Thursday, July 10, 2008

"Thou Art Translated" Part---VI?

O.k., I thought I'd try my hand at this. Or do I have to be initiated first?

""Affirmative," the teller of antiquated stories and traditions and official records detailed with absolute jelly-and-cream style precision, "the edifice of stone before you has the quality of being guessed by experts as a symbol of the deity of the place, Sul. The superlative members of the chattering classes who are informed on the subject place an equals sign between variable Sul and variable Minerva; burned-out cigarette this was clutched to circus that the equals sign had only one bar and was thus a minus sign."

Here's the real passage from the chapter "God and Comparative Religion" from "The Everlasting Man" I have done Martin Gardner's job and annotated it as well.

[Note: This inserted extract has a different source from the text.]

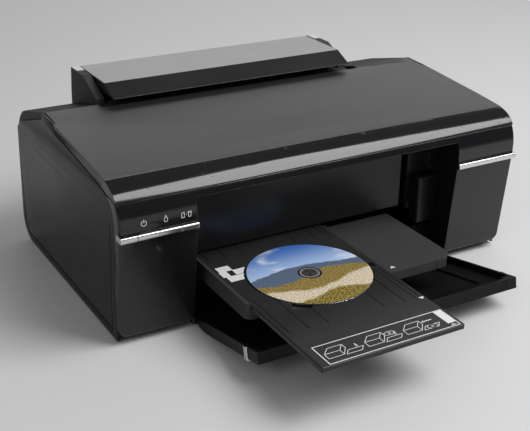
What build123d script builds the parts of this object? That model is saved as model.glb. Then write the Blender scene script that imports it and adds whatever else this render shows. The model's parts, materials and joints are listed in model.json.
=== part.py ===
"""Disc label printer: a desktop ink-jet printer with a disc tray, as separate pieces.

Millimetres. +Z is up and +X is the viewer's right, seen from the front. The front looks
along -Y. The origin lies on the table, midway between the disc tray's front edge and the
rear wall, and midway between the side panels.
"""
import os
from math import atan2, cos, hypot, pi, radians, sin, sqrt, tan

from build123d import *

os.makedirs("parts", exist_ok=True)

# ---------------------------------------------------------------- driving dimensions
WIDTH = 450.0
HALF = WIDTH / 2
REAR = 233.0  # rear wall; the disc tray's front edge is as far forward
FRONT = -52.0  # face of the pods, at the trim strips
WALL = 2.4  # moulded wall
SEAM = 0.4  # gap between neighbouring covers
CLEAR = 0.5  # gap beside a piece that slides
RUN = 0.05  # radial gap of a running fit

RECESS = 149.5  # half width of the recess between the pods
RECESS_TOP = 138.0
POD_FOOT_Z = 8.0
POD_FOOT_Y = FRONT + 9.0  # the pods lean back towards the table
STRIP_LOW, STRIP_HIGH = 109.0, 115.0
STRIP_FRONT = FRONT - 4.0
TRIM_THICK = 1.5
TRIM_REAR = FRONT + 8.0  # where the strips' outer returns end
PANEL_THICK = 2.5
BODY_HALF = HALF - PANEL_THICK - 1.0  # outside of the housings between the side panels

NOSE_SEAM = (-48.6, 144.6)  # where the cover's nose meets the front housing
NOSE_BEND = (-23.0, 157.6)  # where the nose turns into the flat top
COVER_REAR = (138.5, 169.9)
COVER_PIVOT = (117.0, 158.0)
FLANK_SWING = 14.0  # radius about the pivot where the cover's flanks end
TAIL_SWING = 24.7  # radius about the pivot that the cover's tail keeps within
FEEDER_LEFT, FEEDER_RIGHT = -163.0, 142.0
FEEDER_FRONT = 129.0

FASCIA_Y = -9.0
FASCIA_RIGHT = 110.0
PATH_LOW, PATH_HIGH = 52.0, 59.3  # the level way through which the disc tray feeds

TRAY_LEFT, TRAY_RIGHT = -131.6, 14.0
TRAY_REAR = 8.0
TRAY_TOP, TRAY_THICK = 57.0, 4.6
DISC_X, DISC_Y = -54.0, -92.0
DISC_R, DISC_HOLE_R, DISC_THICK = 60.0, 7.5, 1.2

GUIDE_LEFT, GUIDE_RIGHT = -135.5, 97.0
GUIDE_FRONT, GUIDE_REAR = -119.0, -6.0
GUIDE_LOW, GUIDE_TOP = 42.0, 51.6
ARM_LOW, ARM_HIGH = 35.5, 40.2

OUT_HALF = 146.0  # output tray
OUT_PIVOT = (-38.0, 5.0)
OUT_SLOPE = 12.1
OUT_LENGTH = 121.0
OUT_LOW, OUT_RIM = -8.5, 2.8
EXT_HALF = 133.0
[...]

"'Yes," he [the ancient history professor] said with a certain delicate [see "The Horse and His Boy"] exactitude, 'that [a bearded statue] is supposed to represent the local god Sul. The best authorities identify Sul with Minerva, buth this has been held to show that the identification is not complete."

2 comments:

Gandalf said...

Hilarious!

Gandalf said...

Also, I think that this should be "Part V". Other than that, I love it! I especially like "The superlative members of the chattering classes who are informed on the subject place an equals sign between variable Sul and variable Minerva; burned-out cigarette this was clutched to circus that the equals sign had only one bar and was thus a minus sign."